* Stated goal *
Look below and pull out each line with the word "materials".

* Dataset excerpt *
-- Begin --

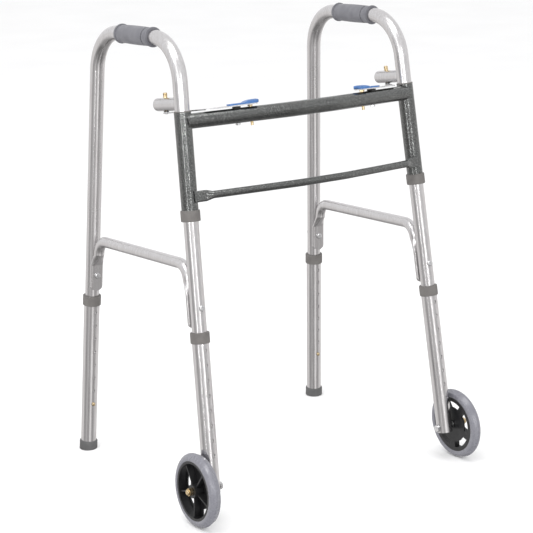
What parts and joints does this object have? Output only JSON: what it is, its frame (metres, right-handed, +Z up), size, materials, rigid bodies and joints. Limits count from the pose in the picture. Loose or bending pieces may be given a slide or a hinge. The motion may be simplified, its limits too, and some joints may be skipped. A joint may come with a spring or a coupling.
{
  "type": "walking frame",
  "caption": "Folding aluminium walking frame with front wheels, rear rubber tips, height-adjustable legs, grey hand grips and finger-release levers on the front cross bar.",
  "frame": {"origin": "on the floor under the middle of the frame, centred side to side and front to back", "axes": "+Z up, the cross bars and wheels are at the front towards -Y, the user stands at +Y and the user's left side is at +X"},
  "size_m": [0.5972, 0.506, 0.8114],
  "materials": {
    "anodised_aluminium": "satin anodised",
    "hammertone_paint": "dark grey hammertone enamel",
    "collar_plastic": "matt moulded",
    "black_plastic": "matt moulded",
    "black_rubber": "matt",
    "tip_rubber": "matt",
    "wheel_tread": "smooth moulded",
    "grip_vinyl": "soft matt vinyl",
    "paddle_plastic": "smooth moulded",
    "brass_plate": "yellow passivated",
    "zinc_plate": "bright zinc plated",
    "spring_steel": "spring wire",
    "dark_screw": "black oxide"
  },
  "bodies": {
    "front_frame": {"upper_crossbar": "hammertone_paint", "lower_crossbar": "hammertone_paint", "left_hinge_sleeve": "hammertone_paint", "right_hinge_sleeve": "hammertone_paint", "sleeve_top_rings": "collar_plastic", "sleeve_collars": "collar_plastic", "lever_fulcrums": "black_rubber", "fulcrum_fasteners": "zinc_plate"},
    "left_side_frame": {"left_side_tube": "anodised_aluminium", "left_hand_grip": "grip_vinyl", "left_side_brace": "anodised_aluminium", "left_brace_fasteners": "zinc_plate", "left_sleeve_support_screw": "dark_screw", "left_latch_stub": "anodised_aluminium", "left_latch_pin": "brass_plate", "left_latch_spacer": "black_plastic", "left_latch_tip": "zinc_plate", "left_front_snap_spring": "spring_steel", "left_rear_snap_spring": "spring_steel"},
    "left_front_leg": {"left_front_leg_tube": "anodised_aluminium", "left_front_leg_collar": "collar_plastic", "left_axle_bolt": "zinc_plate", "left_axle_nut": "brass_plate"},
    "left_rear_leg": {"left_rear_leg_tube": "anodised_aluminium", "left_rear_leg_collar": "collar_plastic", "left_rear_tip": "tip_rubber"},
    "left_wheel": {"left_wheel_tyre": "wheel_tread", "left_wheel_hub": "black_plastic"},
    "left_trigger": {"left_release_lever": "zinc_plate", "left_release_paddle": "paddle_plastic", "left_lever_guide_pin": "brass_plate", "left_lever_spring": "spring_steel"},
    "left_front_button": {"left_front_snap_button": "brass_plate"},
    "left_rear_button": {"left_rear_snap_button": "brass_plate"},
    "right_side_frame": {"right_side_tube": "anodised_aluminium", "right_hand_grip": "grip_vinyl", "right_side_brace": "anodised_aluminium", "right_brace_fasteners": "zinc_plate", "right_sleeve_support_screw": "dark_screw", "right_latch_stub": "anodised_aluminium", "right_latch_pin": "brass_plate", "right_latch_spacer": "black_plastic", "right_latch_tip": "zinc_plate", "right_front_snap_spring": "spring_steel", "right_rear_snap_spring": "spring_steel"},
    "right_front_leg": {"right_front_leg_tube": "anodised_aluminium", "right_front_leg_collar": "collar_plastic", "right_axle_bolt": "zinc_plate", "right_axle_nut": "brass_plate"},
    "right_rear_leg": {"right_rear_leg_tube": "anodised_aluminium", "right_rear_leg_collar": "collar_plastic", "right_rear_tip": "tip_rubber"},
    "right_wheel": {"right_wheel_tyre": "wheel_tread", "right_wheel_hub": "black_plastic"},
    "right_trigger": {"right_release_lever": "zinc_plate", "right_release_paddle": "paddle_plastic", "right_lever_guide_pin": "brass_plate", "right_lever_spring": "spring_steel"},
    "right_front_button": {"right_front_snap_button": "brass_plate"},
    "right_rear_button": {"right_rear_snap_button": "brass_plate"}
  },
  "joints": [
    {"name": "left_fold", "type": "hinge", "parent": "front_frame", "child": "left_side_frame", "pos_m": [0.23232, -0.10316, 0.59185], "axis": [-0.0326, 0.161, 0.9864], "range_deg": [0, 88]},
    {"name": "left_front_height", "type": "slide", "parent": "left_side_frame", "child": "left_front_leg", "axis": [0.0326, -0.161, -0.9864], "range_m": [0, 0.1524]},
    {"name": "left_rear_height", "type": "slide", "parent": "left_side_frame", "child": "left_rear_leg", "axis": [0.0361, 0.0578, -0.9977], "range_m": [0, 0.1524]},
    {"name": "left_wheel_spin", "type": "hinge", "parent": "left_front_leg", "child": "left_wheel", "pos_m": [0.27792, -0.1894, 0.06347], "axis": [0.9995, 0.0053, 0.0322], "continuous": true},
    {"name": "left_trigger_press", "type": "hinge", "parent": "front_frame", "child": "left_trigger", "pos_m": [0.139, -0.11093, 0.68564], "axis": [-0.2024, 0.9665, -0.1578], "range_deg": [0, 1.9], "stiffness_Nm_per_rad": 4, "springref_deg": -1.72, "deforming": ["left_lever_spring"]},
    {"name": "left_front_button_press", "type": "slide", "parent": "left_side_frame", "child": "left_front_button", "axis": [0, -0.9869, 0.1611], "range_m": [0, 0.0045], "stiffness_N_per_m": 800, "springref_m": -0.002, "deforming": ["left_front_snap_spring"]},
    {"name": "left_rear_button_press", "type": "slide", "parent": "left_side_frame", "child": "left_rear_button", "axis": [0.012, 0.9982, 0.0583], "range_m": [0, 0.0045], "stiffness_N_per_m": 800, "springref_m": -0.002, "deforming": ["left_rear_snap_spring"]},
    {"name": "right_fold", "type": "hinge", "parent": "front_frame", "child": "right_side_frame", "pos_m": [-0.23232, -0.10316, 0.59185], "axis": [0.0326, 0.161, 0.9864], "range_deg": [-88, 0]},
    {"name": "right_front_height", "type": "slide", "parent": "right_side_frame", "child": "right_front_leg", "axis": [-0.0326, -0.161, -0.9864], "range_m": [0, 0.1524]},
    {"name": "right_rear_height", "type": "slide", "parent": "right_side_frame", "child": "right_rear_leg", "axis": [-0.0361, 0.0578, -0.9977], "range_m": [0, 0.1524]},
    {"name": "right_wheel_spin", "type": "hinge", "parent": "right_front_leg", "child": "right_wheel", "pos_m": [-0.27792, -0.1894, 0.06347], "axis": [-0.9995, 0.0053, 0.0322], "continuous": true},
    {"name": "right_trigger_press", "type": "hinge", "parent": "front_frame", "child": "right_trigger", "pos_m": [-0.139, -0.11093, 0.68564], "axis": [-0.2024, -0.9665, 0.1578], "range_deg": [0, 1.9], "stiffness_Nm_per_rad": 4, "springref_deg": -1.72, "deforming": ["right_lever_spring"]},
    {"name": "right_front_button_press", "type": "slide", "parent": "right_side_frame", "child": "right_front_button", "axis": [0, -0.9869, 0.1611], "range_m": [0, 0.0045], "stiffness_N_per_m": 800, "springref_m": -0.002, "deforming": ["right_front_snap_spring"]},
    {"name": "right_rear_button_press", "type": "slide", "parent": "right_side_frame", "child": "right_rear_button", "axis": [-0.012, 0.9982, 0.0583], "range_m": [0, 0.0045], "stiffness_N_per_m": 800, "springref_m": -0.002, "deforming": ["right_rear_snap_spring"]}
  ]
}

-- End --

* Full response *
What parts and joints does this object have? Output only JSON: what it is, its frame (metres, right-handed, +Z up), size, materials, rigid bodies and joints. Limits count from the pose in the picture. Loose or bending pieces may be given a slide or a hinge. The motion may be simplified, its limits too, and some joints may be skipped. A joint may come with a spring or a coupling.
  "materials": {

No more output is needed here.